**** Data lines

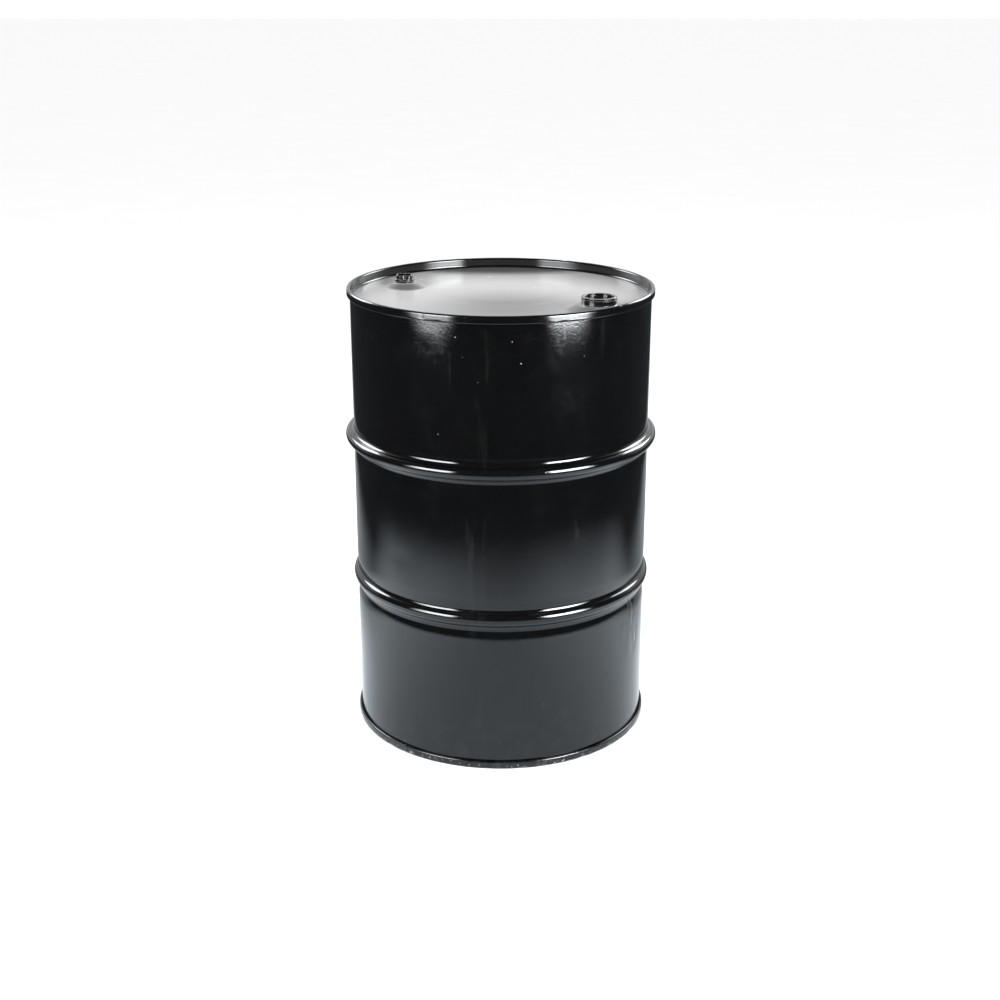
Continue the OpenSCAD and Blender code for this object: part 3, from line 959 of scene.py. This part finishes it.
def emitter(name, paint):
    """A material that only glows, as bright as the given function of its nodes says."""
    mat = bpy.data.materials.new(name)
    mat.use_nodes = True
    n = Nodes(mat.node_tree)
    n.tree.nodes.clear()
    glow = n.add("ShaderNodeEmission")
    n.add("ShaderNodeOutputMaterial", {"Surface": glow.outputs[0]})
    paint(n, glow)
    return mat


def card(name, corners, material, seen):
    """A flat four-sided sheet, seen only by the kinds of ray that are named."""
    mesh = bpy.data.meshes.new(name)
    mesh.from_pydata(corners, [], [tuple(range(len(corners)))])
    uv = mesh.uv_layers.new(name="across")
    for loop, place in zip(uv.data, ((0, 0), (1, 0), (1, 1), (0, 1))):
        loop.uv = place
    mesh.materials.append(material)
    obj = bpy.data.objects.new(name, mesh)
    bpy.context.scene.collection.objects.link(obj)
    obj.visible_camera = "camera" in seen
    obj.visible_glossy = "glossy" in seen
    obj.visible_diffuse = "diffuse" in seen
    obj.visible_shadow = "shadow" in seen
    obj.visible_transmission = False
    obj.visible_volume_scatter = False


def floor_glow(n, glow):
    """How bright the paper and the dark studio floor round it look in the paint."""
    place = n.parts(n.add("ShaderNodeTexCoord").outputs["Object"])
    x, y = n.math("ABSOLUTE", place["X"]), place["Y"]
    reach = n.math("POWER", n.plus(n.times(x, x), n.times(y, y)), 0.5)
    ahead = n.times(n.ramp(reach, 0.98, 1.62, 1.0, 0.0), n.ramp(x, 0.1, 0.95, 1.12, 1.9))
    behind = n.times(n.ramp(x, 0.85, 1.28, 1.0, 0.0), n.ramp(reach, 0.35, 0.95, 1.5, 0.45))
    turn = n.ramp(y, -0.15, 0.45)
    paper = n.plus(n.times(ahead, n.less(turn)), n.times(behind, turn))
    n.link(glow.inputs["Strength"], n.plus(0.05, paper))
    n.link(glow.inputs["Color"], (0.90, 0.99, 1.06, 1))


def box_glow(strength):
    """A softbox that fades out at its foot and both sides, and is brighter above."""
    def paint(n, glow):
        place = n.parts(n.add("ShaderNodeTexCoord").outputs["UV"])
        x, y = place["X"], place["Y"]
        edge = n.times(n.ramp(x, 0.0, 0.45), n.ramp(x, 0.80, 1.0, 1.0, 0.0))
        rise = n.times(n.ramp(y, 0.0, 0.03), n.ramp(y, 0.03, 0.40, 1.0, 1.7))
        n.link(glow.inputs["Strength"], n.times(n.times(edge, rise), strength))
        n.link(glow.inputs["Color"], (0.95, 0.98, 1.0, 1))
    return paint


def upright(name, first, last, low, high, strength, distance=2.3):
    """A softbox seen only in the paint, standing from one azimuth to another."""
    foot = [(distance * math.cos(azimuth(a)), distance * math.sin(azimuth(a))) for a in (first, last)]
    corners = [(*foot[0], low), (*foot[1], low), (*foot[1], high), (*foot[0], high)]
    card(name, corners, emitter(name + "_glow", box_glow(strength)), ("glossy",))


def square(half, z):
    return [(-half, -half, z), (half, -half, z), (half, half, z), (-half, half, z)]


def pale_floor():
    s = Shade("pale_floor")
    tone = s.mix(s.ramp(s.noise(2.5, 2, 0.5), 0.3, 0.7), (0.86, 0.86, 0.86, 1), (0.87, 0.87, 0.87, 1))
    return s.finish(Base_Color=tone, Roughness=0.9)


card("floor", square(60.0, 0), pale_floor(), ("camera", "diffuse", "shadow"))
card("floor_seen_in_paint", square(9, -0.0005), emitter("floor_glow", floor_glow), ("glossy",))
upright("softbox_left", -70, -30, 0.43, 1.75, 15.0)
upright("softbox_right", 69, 30, 0.425, 1.75, 32.0)
upright("softbox_back_left", -150, -112, 1.25, 2.3, 10.0)
upright("softbox_back_right", 112, 150, 1.25, 2.3, 10.0)


def area(name, location, target, size, power):
    """A square lamp that no reflection or camera sees."""
    data = bpy.data.lights.new(name, "AREA")
    data.shape = "RECTANGLE"
    data.size = data.size_y = size
    data.energy = power
    obj = bpy.data.objects.new(name, data)
    obj.location = location
    obj.rotation_euler = (Vector(target) - Vector(location)).to_track_quat("-Z", "Y").to_euler()
    obj.visible_glossy = False
    obj.visible_camera = False
    bpy.context.scene.collection.objects.link(obj)


area("key_left", (-2.0, -1.5, 1.9), (0, 0, 0.5), 1.4, 60)
area("key_right", (2.0, -1.5, 1.9), (0, 0, 0.5), 1.4, 70)
area("top_light", (0, 0.4, 3.2), (0, 0, 0), 2.2, 60)


def world():
    """White all round, except that the paint reflects a dark studio with a pale backdrop behind."""
    w = bpy.data.worlds.new("studio")
    bpy.context.scene.world = w
    w.use_nodes = True
    n = Nodes(w.node_tree)
    n.tree.nodes.clear()
    way = n.parts(n.add("ShaderNodeTexCoord").outputs["Generated"])
    backdrop = n.times(n.ramp(way["Y"], 0.15, 0.55), n.ramp(way["Z"], 0.60, 0.90, 1.0, 0.30))
    seen_in_paint = n.plus(0.05, n.times(backdrop, 0.85))
    glossy = n.add("ShaderNodeLightPath").outputs["Is Glossy Ray"]
    total = n.plus(n.times(n.less(glossy), 1.15), n.times(glossy, seen_in_paint))
    back = n.add("ShaderNodeBackground", {"Color": (1, 1, 1, 1), "Strength": total})
    n.add("ShaderNodeOutputWorld", {"Surface": back.outputs[0]})


world()

# ---------------------------------------------------------------- camera

cam_data = bpy.data.cameras.new("camera")
cam = bpy.data.objects.new("camera", cam_data)
bpy.context.scene.collection.objects.link(cam)
cam.location = (0, -2.84026, 1.4207)
cam.rotation_mode = "XYZ"
look_down = 0.3318
cam.rotation_euler = (math.pi / 2 - look_down, 0, 0)
cam_data.sensor_width = 36
cam_data.lens = 1.50644 * cam_data.sensor_width
cam_data.shift_x = -0.0008
bpy.context.scene.camera = cam
bpy.context.scene.view_settings.view_transform = "Standard"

********

-- Written problem --
Would you copy out each line exactly as written?

-- Response --
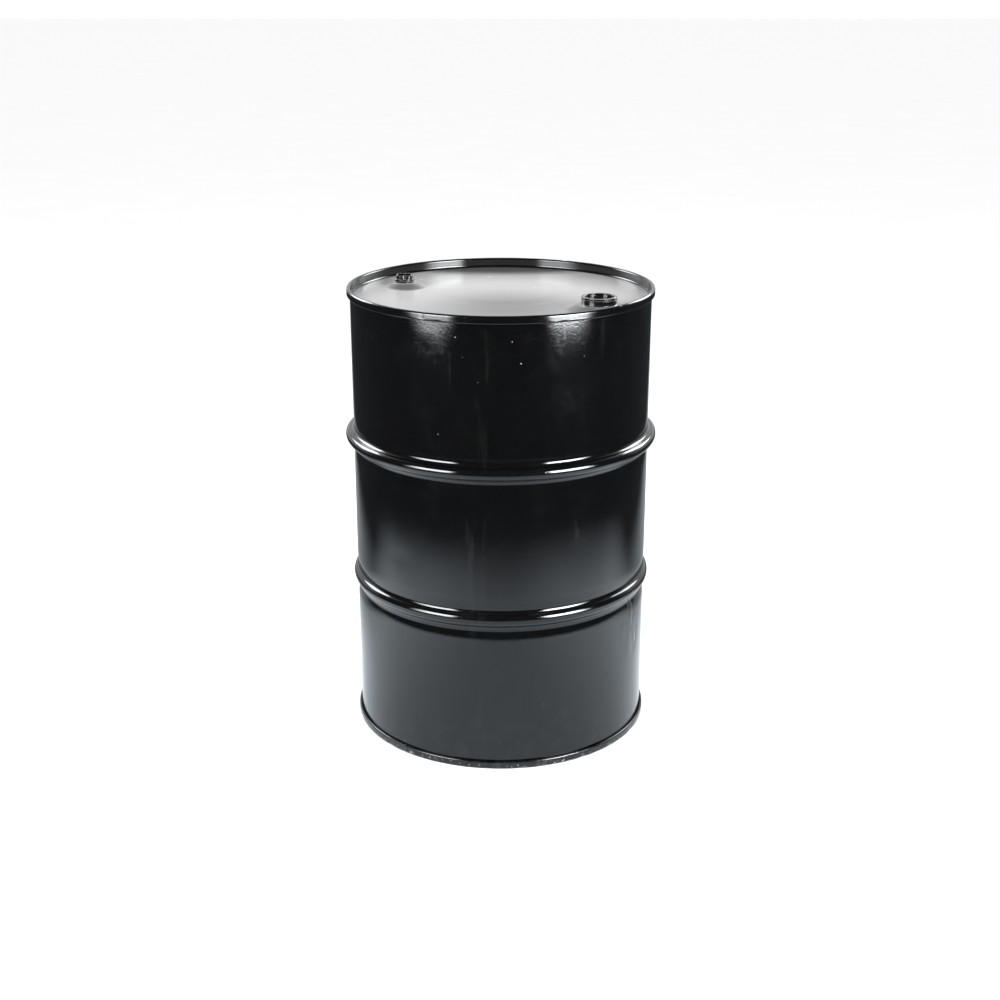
Continue the OpenSCAD and Blender code for this object: part 3, from line 959 of scene.py. This part finishes it.
def emitter(name, paint):
    """A material that only glows, as bright as the given function of its nodes says."""
    mat = bpy.data.materials.new(name)
    mat.use_nodes = True
    n = Nodes(mat.node_tree)
    n.tree.nodes.clear()
    glow = n.add("ShaderNodeEmission")
    n.add("ShaderNodeOutputMaterial", {"Surface": glow.outputs[0]})
    paint(n, glow)
    return mat


def card(name, corners, material, seen):
    """A flat four-sided sheet, seen only by the kinds of ray that are named."""
    mesh = bpy.data.meshes.new(name)
    mesh.from_pydata(corners, [], [tuple(range(len(corners)))])
    uv = mesh.uv_layers.new(name="across")
    for loop, place in zip(uv.data, ((0, 0), (1, 0), (1, 1), (0, 1))):
        loop.uv = place
    mesh.materials.append(material)
    obj = bpy.data.objects.new(name, mesh)
    bpy.context.scene.collection.objects.link(obj)
    obj.visible_camera = "camera" in seen
    obj.visible_glossy = "glossy" in seen
    obj.visible_diffuse = "diffuse" in seen
    obj.visible_shadow = "shadow" in seen
    obj.visible_transmission = False
    obj.visible_volume_scatter = False


def floor_glow(n, glow):
    """How bright the paper and the dark studio floor round it look in the paint."""
    place = n.parts(n.add("ShaderNodeTexCoord").outputs["Object"])
    x, y = n.math("ABSOLUTE", place["X"]), place["Y"]
    reach = n.math("POWER", n.plus(n.times(x, x), n.times(y, y)), 0.5)
    ahead = n.times(n.ramp(reach, 0.98, 1.62, 1.0, 0.0), n.ramp(x, 0.1, 0.95, 1.12, 1.9))
    behind = n.times(n.ramp(x, 0.85, 1.28, 1.0, 0.0), n.ramp(reach, 0.35, 0.95, 1.5, 0.45))
    turn = n.ramp(y, -0.15, 0.45)
    paper = n.plus(n.times(ahead, n.less(turn)), n.times(behind, turn))
    n.link(glow.inputs["Strength"], n.plus(0.05, paper))
    n.link(glow.inputs["Color"], (0.90, 0.99, 1.06, 1))


def box_glow(strength):
    """A softbox that fades out at its foot and both sides, and is brighter above."""
    def paint(n, glow):
        place = n.parts(n.add("ShaderNodeTexCoord").outputs["UV"])
        x, y = place["X"], place["Y"]
        edge = n.times(n.ramp(x, 0.0, 0.45), n.ramp(x, 0.80, 1.0, 1.0, 0.0))
        rise = n.times(n.ramp(y, 0.0, 0.03), n.ramp(y, 0.03, 0.40, 1.0, 1.7))
        n.link(glow.inputs["Strength"], n.times(n.times(edge, rise), strength))
        n.link(glow.inputs["Color"], (0.95, 0.98, 1.0, 1))
    return paint


def upright(name, first, last, low, high, strength, distance=2.3):
    """A softbox seen only in the paint, standing from one azimuth to another."""
    foot = [(distance * math.cos(azimuth(a)), distance * math.sin(azimuth(a))) for a in (first, last)]
    corners = [(*foot[0], low), (*foot[1], low), (*foot[1], high), (*foot[0], high)]
    card(name, corners, emitter(name + "_glow", box_glow(strength)), ("glossy",))


def square(half, z):
    return [(-half, -half, z), (half, -half, z), (half, half, z), (-half, half, z)]


def pale_floor():
    s = Shade("pale_floor")
    tone = s.mix(s.ramp(s.noise(2.5, 2, 0.5), 0.3, 0.7), (0.86, 0.86, 0.86, 1), (0.87, 0.87, 0.87, 1))
    return s.finish(Base_Color=tone, Roughness=0.9)


card("floor", square(60.0, 0), pale_floor(), ("camera", "diffuse", "shadow"))
card("floor_seen_in_paint", square(9, -0.0005), emitter("floor_glow", floor_glow), ("glossy",))
upright("softbox_left", -70, -30, 0.43, 1.75, 15.0)
upright("softbox_right", 69, 30, 0.425, 1.75, 32.0)
upright("softbox_back_left", -150, -112, 1.25, 2.3, 10.0)
upright("softbox_back_right", 112, 150, 1.25, 2.3, 10.0)


def area(name, location, target, size, power):
    """A square lamp that no reflection or camera sees."""
    data = bpy.data.lights.new(name, "AREA")
    data.shape = "RECTANGLE"
    data.size = data.size_y = size
    data.energy = power
    obj = bpy.data.objects.new(name, data)
    obj.location = location
    obj.rotation_euler = (Vector(target) - Vector(location)).to_track_quat("-Z", "Y").to_euler()
    obj.visible_glossy = False
    obj.visible_camera = False
    bpy.context.scene.collection.objects.link(obj)


area("key_left", (-2.0, -1.5, 1.9), (0, 0, 0.5), 1.4, 60)
area("key_right", (2.0, -1.5, 1.9), (0, 0, 0.5), 1.4, 70)
area("top_light", (0, 0.4, 3.2), (0, 0, 0), 2.2, 60)


def world():
    """White all round, except that the paint reflects a dark studio with a pale backdrop behind."""
    w = bpy.data.worlds.new("studio")
    bpy.context.scene.world = w
    w.use_nodes = True
    n = Nodes(w.node_tree)
    n.tree.nodes.clear()
    way = n.parts(n.add("ShaderNodeTexCoord").outputs["Generated"])
    backdrop = n.times(n.ramp(way["Y"], 0.15, 0.55), n.ramp(way["Z"], 0.60, 0.90, 1.0, 0.30))
    seen_in_paint = n.plus(0.05, n.times(backdrop, 0.85))
    glossy = n.add("ShaderNodeLightPath").outputs["Is Glossy Ray"]
    total = n.plus(n.times(n.less(glossy), 1.15), n.times(glossy, seen_in_paint))
    back = n.add("ShaderNodeBackground", {"Color": (1, 1, 1, 1), "Strength": total})
    n.add("ShaderNodeOutputWorld", {"Surface": back.outputs[0]})


world()

# ---------------------------------------------------------------- camera

cam_data = bpy.data.cameras.new("camera")
cam = bpy.data.objects.new("camera", cam_data)
bpy.context.scene.collection.objects.link(cam)
cam.location = (0, -2.84026, 1.4207)
cam.rotation_mode = "XYZ"
look_down = 0.3318
cam.rotation_euler = (math.pi / 2 - look_down, 0, 0)
cam_data.sensor_width = 36
cam_data.lens = 1.50644 * cam_data.sensor_width
cam_data.shift_x = -0.0008
bpy.context.scene.camera = cam
bpy.context.scene.view_settings.view_transform = "Standard"